Apnoea and sudden infant death syndrome (SIDS) represent major medical concerns in the neonatal population, and infection may play a crucial role in their pathogenesis.
Scientists at Swedish medical university Karolinska Institutet have now exposed a mechanism for how mild infection can cause apnoea and death due to hypoxia in neonates.
Their results, which are published in the scientific journal PNAS, are largely based on mouse studies, although a small-scale clinical study on new-born babies in neonatal care was also conducted.
Researchers at the Department of Woman and Child Health have established that an enzyme (mPGES-1) in the blood-brain barrier is activated on infection, stimulating in turn the secretion of the prostaglandin E2, a signal substance, near the respiratory centres of the brain stem.
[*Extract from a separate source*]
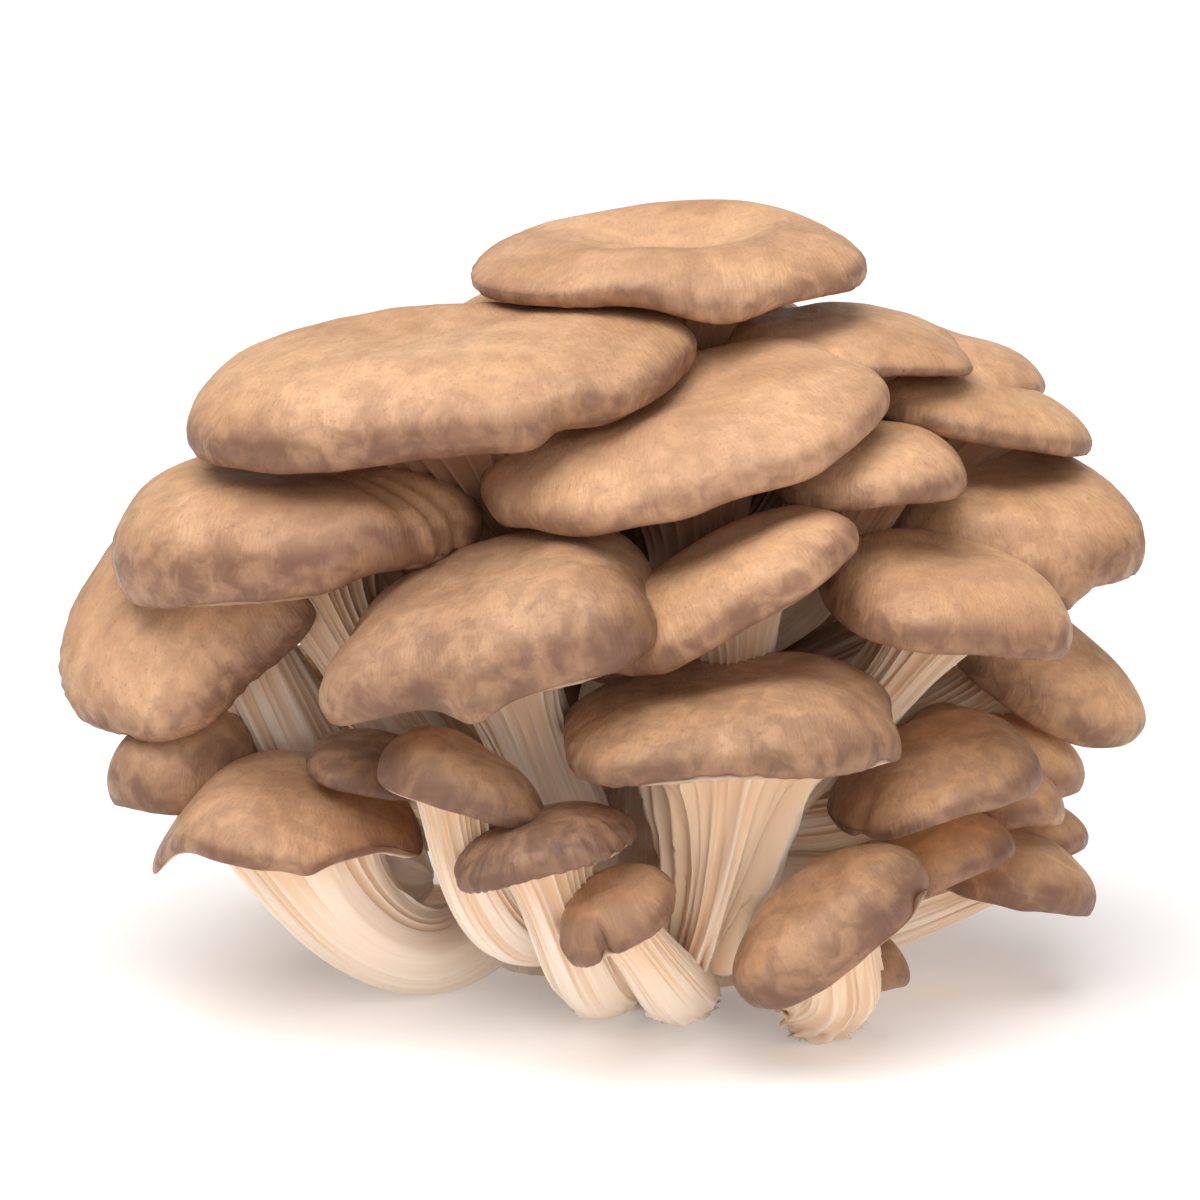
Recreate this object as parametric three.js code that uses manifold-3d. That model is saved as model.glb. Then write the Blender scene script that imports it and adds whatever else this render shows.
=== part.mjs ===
// An oyster mushroom cluster: shelf-like mushrooms, each one cap, gills and stem grown in one piece,
// standing out in tiers round a fused foot of torn stem ends. Millimetres, +Z up, front towards -Y.
// The cluster rests on z = 0 with the foot's middle at the origin.
import * as THREE from "three";
import { mergeVertices } from "three/addons/utils/BufferGeometryUtils.js";
import Module from "manifold-3d";

// ---- Driving dimensions -------------------------------------------------------------------------
const SIDES = { large: 12, small: 8 }; // facets round a mushroom
const LARGE = 36; // the width from which a mushroom counts as large
const GAP = 0.3; // clearance kept where two mushrooms press together
const FLOOR = 0;
const BLOCK = 400; // the cutting block below the floor

// The foot that all the stems share: a mound drawn up into a trunk of fused stems.
const FOOT = {
  centre: [10, 12],
  radii: [36, 34],
  sides: 16,
  lumps: 5,
  lump: 3,
  // share of the radii and height, from the underside to the tip
  profile: [[0, -4], [0.9, -4], [1, 4], [0.86, 12], [0.6, 22], [0.46, 38], [0.4, 56], [0.3, 70], [0, 74]],
};
const ROOTING = 0.5; // how high a stem joins the trunk, as a share of the lip's height
const NECK = 0.55; // how far a stem runs straight down from its cap, as a share of its fall
const BEND = 0.35; // and straight down into the trunk
const GATHER = 0.16; // how near the trunk's axis a stem ends, as a share of the lip's distance

// Rings of the cap's top from hub to lip: share of the outline's radius, share of the dome's rise.
const TOP_RINGS = [0.42, 0.74, 0.94];
// Rings from the lip down to the stem's foot: share of the way.
const UNDER_RINGS = [0, 0.1, 0.3, 0.48, 0.66, 0.84, 1];

const CREST = 0.62; // where the dome is highest, as a share of the radius
const EDGE_POWER = 3.2; // how square the cap's rounded edge is
const EDGE = 0.22; // how high the widest part of the margin stands, as a share of the dome
const CURL = 0.16; // how far the margin curls under, as a share of the dome
const NOSE = 0.07; // how far the rolled margin turns in, as a share of the radius
const NOSE_END = 0.1; // and how far down the underside it does
const TAPER = 1.6; // how soon a stem thins below its cap
const HOLLOW = 0.3; // how far the gills' face rises behind the margin, as a share of the dome
const HOLLOW_END = 0.36; // and how far down the underside it has risen
const DRAWN_IN = 0.6; // how far down the underside stops drawing in
const STEM_START = 0.12; // how far down the underside its points set off along the stem
const STEM_PACE = 1.2; // and how slowly they do at first

// What a mushroom has unless its own row says otherwise.
const USUAL = {
  face: 0, // where the lip points, in plan: 0 is the front, 90 the right
  tilt: 12, // how far the lip dips
  roll: 0, // how far the right side dips
  back: 18, // from the stem's axis to the cap's back edge
  dish: 0.8, // the hub's height as a share of the dome
  full: 2.4, // how full the outline's corners are: 2 is an ellipse
  lean: 0, // how much higher the dome is on the right, as a share of it
  bow: 4, // how far the sides hang below the middle
  curve: 2, // how far the lip hangs below the hub's plane
  stem: [8, 7], // radius under the cap and at the foot
  lobes: [], // bumps of the margin: angle from the lip, spread in degrees, out, down
  narrowing: 0.75, // how far the underside draws in before it is all stem
  flare: 0.6, // how far down the gills spread before they are all stem, as a share of the way down
};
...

If the body is temporarily hypoxic, it is this brainstem area that induces compensatory gasping. In the event temporary suffocation, therefore, an inhibition of the nerve cells in the respiratory centre, via PGE2, in vulnerable individuals could lead to a diminished respiratory response, hypoxia and, at worst, death.
“It is possible that these findings may explain the association between mild infection, inflammation and Cot-death syndrome”, says Dr Eric Herlenius, the leader of the study. “Understanding how infection can affect respiration will enable us to introduce new improved methods for the monitoring, diagnosis and treatment of new-born babies”.